Konsumen tidak mau rugi
Salah satu temuan menarik yang dipergunakan oleh neuromarketing adalah otak manusia pada dasarnya benar-benar tidak ada yang mau rugi! Orang-orang sama khawatirnya dengan kehilangan apa yang mereka mungkin dapatkan. Untuk alasan ini, strategi "beli sebelum habis" sangat efektif. Seperti panic buying sempat terjadi pada masa pandemi sekarang.
Alat pelindung diri yang seharusnya paling dibutuhkan oleh para tenaga medis, justru malah habis diborong oleh orang-orang kaya yang secara ekonomi mapan.
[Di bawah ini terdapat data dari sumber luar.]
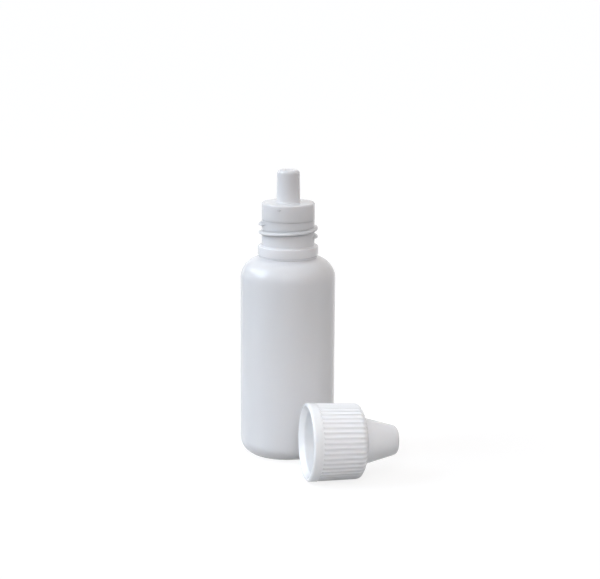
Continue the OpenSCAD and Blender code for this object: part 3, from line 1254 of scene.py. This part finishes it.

Fakta kejadian ini yang membuktikan "orang kaya" tidak selalu lebih pintar. Sifat aslinya seseorang akan terlihat pada saat seperti pandemi covid-19 sekarang ini. Dimana arus bawah dominasi otak reptil seseorang pada saat merasa terancam kehidupannya, mendorong dan memaksa untuk melakukan tindakan-tindakan sekalipun tak masuk akal sehat. Karenanya batang otak indisebut juga sebagai 'survival brain' atau lower brain. Otak konsumen yang paling kuno. Sebagian orang menyebutnya dengan istilah 'croc brain' (crocodile brain) yang sempat ngetop di negeri kita akibat penerapan strategi jorok kampanye poilitk selama 2 tahun kemarin.
Ketika opsi alternatif diajukan sebagai kerugian, konsumen lebih cenderung membeli. Untuk alasan ini, konsep yang disebut "framing"Â sangat penting dalam neuromarketing.
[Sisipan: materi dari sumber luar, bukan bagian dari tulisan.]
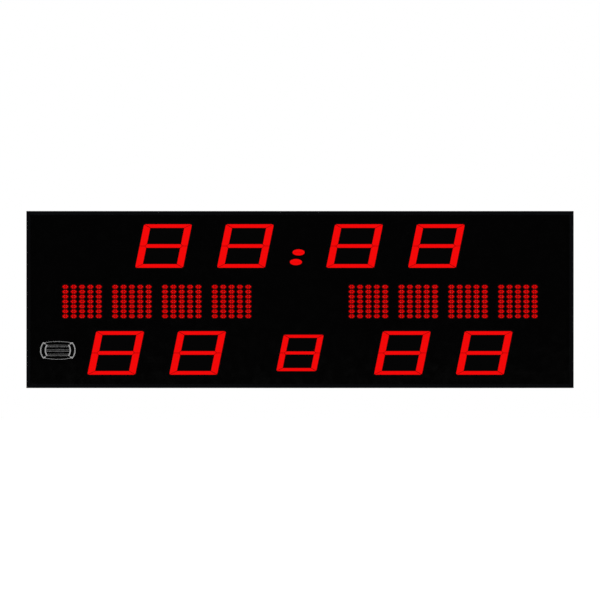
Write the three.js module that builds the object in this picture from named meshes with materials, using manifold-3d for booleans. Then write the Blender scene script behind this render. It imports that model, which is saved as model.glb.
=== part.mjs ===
// An indoor electronic scoreboard that hangs on a wall: a folded metal tray with a top-hinged front,
// which carries the lit digits, the dot-matrix team names and the horn.
// Millimetres. X runs to the viewer's right, Y from the viewer into the wall, Z up.
// The origin is the middle of the upper wall channel, on the face that meets the wall.
// Groups: front holds what swings up on the top hinge, cabinet what stays on the wall.
import * as THREE from "three";
import { ConvexGeometry } from "three/addons/geometries/ConvexGeometry.js";
import { mergeVertices } from "three/addons/utils/BufferGeometryUtils.js";
import Module from "manifold-3d";

const wasm = await Module();
wasm.setup();

// Clearances shared by every piece
const FIT_GAP = 0.3; // between a piece and what it is seated on
const CUT_OVERRUN = 1; // how far a cut runs past what it cuts
const WELD = 1e-3; // vertices nearer than this are one vertex
const ROUND_SIDES = 16; // of round pieces that name no number of their own

// Seven-segment digits
const DIGIT_HEIGHT = 200;
const DIGIT_WIDTH = 220.3; // outer width, measured level
const DIGIT_SLANT = Math.tan(THREE.MathUtils.degToRad(11.6));
const UPRIGHT_WIDTH = 31.6; // width of the four upright bars, measured level
const BAR_HEIGHT = 16.4; // height of the three level bars
const BAR_SEAM = 1.8; // gap between two neighbouring bars of the lens
const CORNER_ROUND = 8; // rounding of a digit's outer corners
const PERIOD_DIGIT_HEIGHT = 167; // the smaller digit between the scores
const HOUSING_MARGIN = 9; // black face of a digit housing around its bars
const HOUSING_DEPTH = 19; // from the lit face to the back of the housing
const HOUSING_FLANGE = 7; // flange of the housing, beyond its window
const FLANGE_THICKNESS = 2.4;
const LENS_WEB = 2; // plate that joins a lens's bars behind the housing

// Colon between minutes and seconds
const COLON_DOT_WIDTH = 56.2;
const COLON_DOT_HEIGHT = 28.5;
const COLON_SPACING = 44.6; // between the two dots' centres, upwards
const COLON_STEP = 12.2; // the upper dot stands this far to the right of the lower
const COLON_DROP = 51.7; // from the digits' middle to the colon's middle
const COLON_SHIFT = 12.5; // the colon's middle stands this far left of the board's middle
const COLON_WEB_MARGIN = 9;

// Dot-matrix letters, 5 by 7 pixels each
const LETTER_COLUMNS = 5;
const LETTER_ROWS = 7;
const NAME_LETTERS = 4;
const PIXEL_WIDTH = 30;
const PIXEL_HEIGHT = 19.4;
const PIXEL_PITCH_X = 38.5;
const PIXEL_PITCH_Z = 22.6;
const PIXEL_SIDES = 8;
const LETTER_MARGIN = 8; // black border of a letter module around its pixels
const LETTER_FLANGE = 6;

// Layout of the face
const TOP_MARGIN = 60.9; // board edge to the timer's digits
const TIMER_TO_NAMES = 78.1;
const NAMES_TO_SCORES = 59.4;
const BOTTOM_MARGIN = 61.6;
const SIDE_MARGIN = 163.7; // board edge to the outer letters
const NAMES_SPACING = 446.6; // between the two team names
const LETTER_GAP = 45.6;
const DIGIT_GAP = 156.8; // between the two digits of a pair
const TIMER_SPACING = 282.3; // between minutes and seconds
const PERIOD_GAP = 269.4; // between the period digit and a score

// Front frame, a mitred aluminium extrusion
const FRAME_DEPTH = 38;
const FRAME_WALL = 2.5;
const FRAME_LIP = 18; // bezel that shows from the front
const FRAME_FIN = 12; // fin that holds the face panel against the lip
const FIN_THICKNESS = 2;
const FRAME_REAR_FLANGE = 20;
const PANEL_THICKNESS = 3;
const BOARD_THICKNESS = 1.6; // every circuit board

// Rear tray, folded from sheet
const TRAY_DEPTH = 62;
const TRAY_WALL = 1.5;
const TRAY_INSET = 7; // the tray stays this far inside the frame's outline
const TRAY_FLANGE = 20; // return flange around the tray's mouth
const SEAL_GAP = 3; // between the front frame and the tray
const VENT_LENGTH = 40;
const VENT_WIDTH = 5;
const VENT_PITCH = 56;
const VENTS_IN_GROUP = 6;
const VENT_GROUP_X = 760; // middle of each group, from the board's middle

// Seal between front and tray
const SEAL_INSET = 10; // from the board's edge
const SEAL_WIDTH = 10;
const SEAL_TOP_DROP = 34; // the side strips stop this far under the board's top

// Hinge along the top edge
const HINGE_LENGTH = 2400;
const HINGE_KNUCKLES = 12;
const KNUCKLE_GAP = 0.6;
const BARREL_RADIUS = 3;
const BARREL_BORE = 1.7;
const BARREL_SIDES = 8;
const PIN_RADIUS = 1.2;
const LEAF_THICKNESS = 1;
const LEAF_WIDTH = 19;

// Quarter-turn latches in the frame's bottom, which hook behind the lips of two strikes under the tray.
// They stand unlocked here, with their blades towards the wall, so that the front is free to open.
const LATCH_X = 700; // strike middle, from the board's middle
const LATCH_SHAFT_RADIUS = 5;
const LATCH_COLLAR_RADIUS = 7.5;
const LATCH_COLLAR_HEIGHT = 2;
const LATCH_SIDES = 12;
const BLADE_REACH = 11.5;
const BLADE_WIDTH = 8;
const BLADE_THICKNESS = 3;
const BLADE_RISE = 2; // above the tray's bottom wall
const TOOL_SLOT_WIDTH = 1.6;
const TOOL_SLOT_DEPTH = 2;
const STRIKE_WIDTH = 20;
const STRIKE_REACH = 22; // how far a strike reaches into the frame
const STRIKE_SEAT = 24; // how far it runs back under the tray
const STRIKE_LIP_HEIGHT = 9;
const LATCH_CLEARANCE = 1; // between a locked blade and its lip
const STRIKE_CLEARANCE = 3; // beside a strike

// Wall channels, hat sections across the back
const CHANNEL_LENGTH = 2000;
const CHANNEL_FACE = 60; // height of the face that meets the wall
const CHANNEL_FLANGE = 18;
const CHANNEL_DEPTH = 17;
const CHANNEL_WALL = 2;
const CHANNEL_INSET = 120; // channel middle to the nearer edge of the board
const FIXING_SLOTS = 4;
const FIXING_END = 100; // outer slots' middle to the channel's ends
const FIXING_SLOT_LENGTH = 16;
const FIXING_SLOT_WIDTH = 9;
const SLOT_END_STEPS = 5; // sides of a slot's round end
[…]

Teknik ini adalah bagaimana pengiklan menyajikan keputusan kepada konsumen dengan cara yang membuat mereka lebih cenderung, seakan-akan memercikkan uang tunai. Konsumen tidak suka mereka kehilangan penawaran, jadi pastikan untuk menekankan jika mereka kalah atau merasa rugi karena hilang kesempatan.
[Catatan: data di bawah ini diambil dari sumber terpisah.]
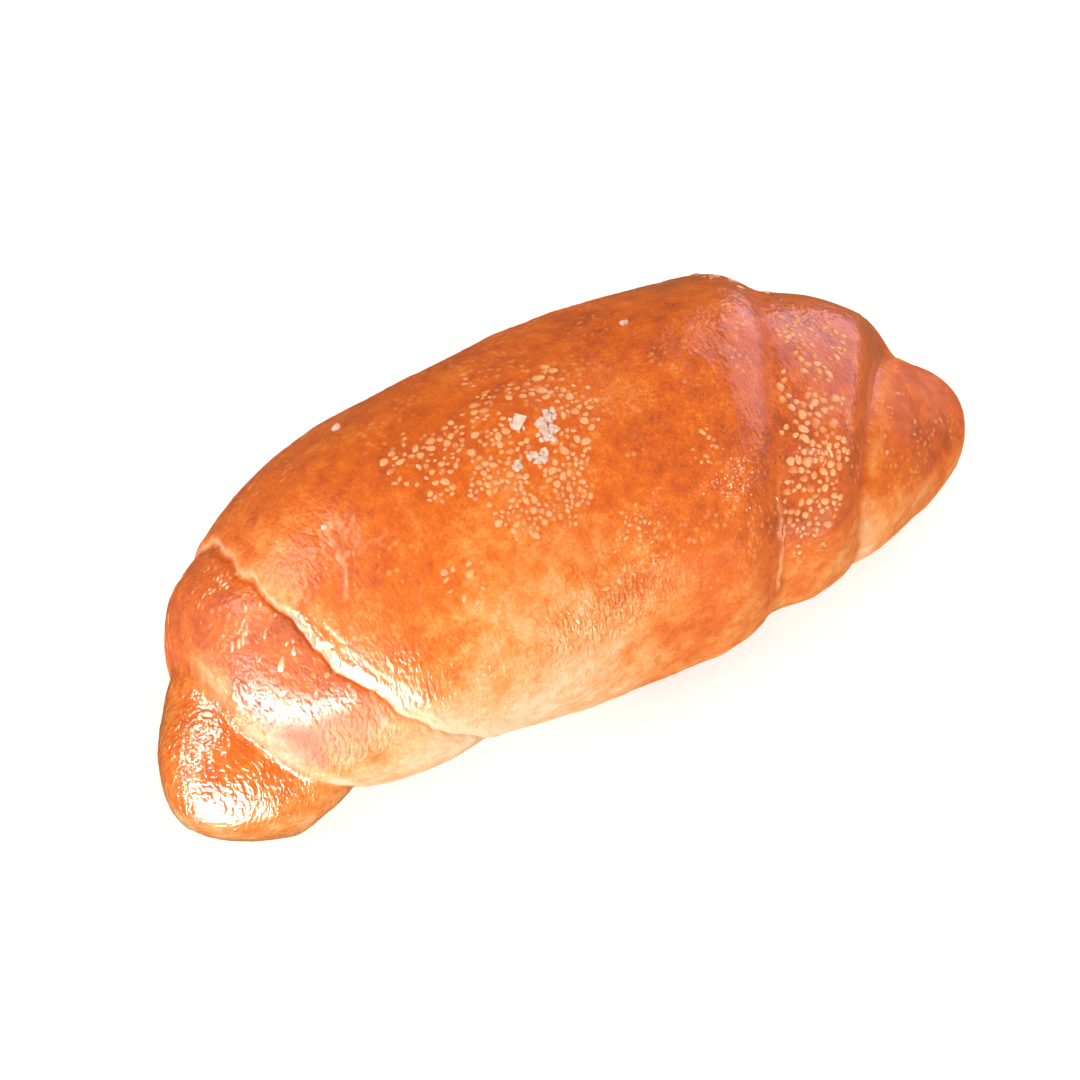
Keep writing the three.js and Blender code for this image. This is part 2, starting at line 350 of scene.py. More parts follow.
    def place(self, along: np.ndarray, around: np.ndarray, relief: np.ndarray) -> np.ndarray:
        """Returns points on the surface.

        Args:
            along: Distance down the spindle.
            around: Angle from the top towards the front.
            relief: Height above the smooth surface.

        Returns:
            Points in millimetres, shape (..., 3), before the roll is centred.
        """
        radius = np.maximum(self.radius(along, around) + relief, 0)
        angle = np.radians(around)
        level = np.clip(along, self.level_from_lobe, self.length - self.level_from_tip)
        lift = np.interp(level, self.lift_at, self.lift) * self.height_factor * self.sink
        height = lift + radius * np.cos(angle) * self.height_factor
        soft = self.floor_softness
        eased = np.maximum(height + soft, 0) ** 2 / (4 * soft)
        height = np.maximum(np.where(height > soft, height, eased) - self.tray_flat, 0)
        aside = radius * np.sin(angle) * self.width_factor
        heading = np.interp(along, self.spine_at, self.heading)
        x = np.interp(along, self.spine_at, self.spine_x) - aside * np.sin(heading)
        y = np.interp(along, self.spine_at, self.spine_y) - aside * np.cos(heading)
        return np.stack([x, y, height], axis=-1)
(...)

Informasi pertama yang diterima pelanggan kita sangat lah penting. Hal ini dapat menjadi dasar untuk pengambilan keputusan berikutnya dan mengatur tone perilaku pembelian mereka. Para pakar neurosains telah menemukan "cacat" dalam cara kerja pikiran, dan bagaimana ia mencapai keputusan.
Sebagai individu, kita jarang dapat mengevaluasi nilai sesuatu berdasarkan nilai intrinsiknya, tetapi cenderung membandingkannya dengan opsi di sekitar.
Oleh karena itu, penerapan neuromarketing yang berharga adalah memanfaatkan "efek jangkar" atau anchoring effect ini. Agar menancap di benak pikiran mereka. Efek jangkar artinya; dalam membuat suatu keputusan hanya menyandarkan pada satu acuan.
Jika misalnya, kita melihat dua kamar hotel yang harganya sama tetapi ada yang menawarkan kopi gratis di pagi hari, kita cenderung untuk memilih opsi dengan kopi gratis ini. Kemungkinan besar tanpa menjelajahi kualitas kamar yang ditawarkan atau fitur rinci apa pun.
Pengiklan sering memanfaatkan ini ketika membandingkan paket bundel atau transaksi satu sama lain. Dengan cara ini, kenapa kita lebih cenderung menandatangani kontrak atau komitmen setahun. Anchoring dapat membantu kita menawarkan kesepakatan dengan cara yang benar! Menarik dan dapat berfungsi untuk bisnis.